TinyGo on the Microcontroller

While we stated earlier that Go is for Gateways, TinyGo is rapidly changing this reality. It is a Go compiler based on LLVM intended for small places (ESP32, Arduino, WASM).

The Future: We are approaching a point where you can write your firmware in Go (using TinyGo) and your cloud backend in Go. A single language across the entire IoT stack—from the sensor reading the temperature to the database storing it.

10.3. Beyond MQTT: The Streaming Integration

A common anti-pattern is trying to make MQTT do everything. MQTT is a Messaging Protocol, not a Streaming Platform.

The “Ingestion Boundary”

In a mature architecture, MQTT stops at the edge of your cloud.

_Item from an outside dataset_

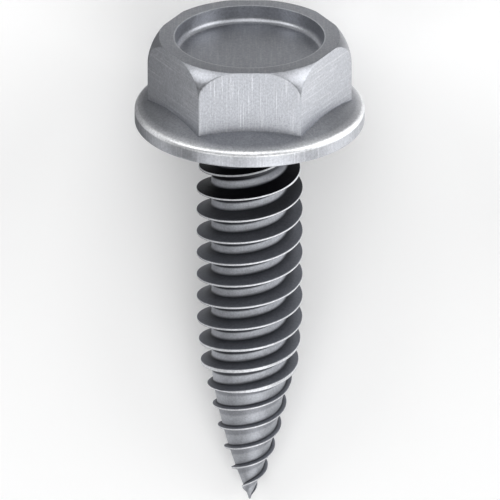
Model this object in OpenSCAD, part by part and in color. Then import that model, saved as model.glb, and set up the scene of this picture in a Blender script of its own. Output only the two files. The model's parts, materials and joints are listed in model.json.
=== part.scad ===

1. The Last Mile: Devices speak MQTT to the Broker (EMQX/HiveMQ).
2. The Bridge: A Go service (The “Ingester”) consumes the MQTT stream via Shared Subscriptions.
3. The Stream: The Ingester immediately dumps the data into a robust streaming platform like NATS JetStream or Apache Kafka.
4. The Backend: Internal microservices consume from NATS/Kafka, not MQTT.

Why?

• Persistence: MQTT Retained messages hold one value. NATS/Kafka hold history.
• Replayability: If you deploy a buggy algorithm, you can “replay” the last 24 hours of data from NATS to re-calculate the results. You cannot do this with MQTT.

The Go Advantage: Go is the native language of the Cloud Native Computing Foundation (CNCF). The client libraries for NATS, Kafka (Sarama/Franz), and MQTT are all first-class citizens in Go. Writing the Bridge service that glues these protocols together is a task Go handles better than any other language.

Final Words

Building an IoT system is an exercise in pessimism. You must assume the network will fail, the power will cut, and the sensors will lie.

By choosing Golang, you have selected a tool that prioritizes reliability and concurrency—the two traits most needed in this hostile environment. By implementing the MQTT 5.0 patterns detailed in this guide, you have equipped that tool with the most efficient protocol available.

You now have the blueprint. The rest is implementation.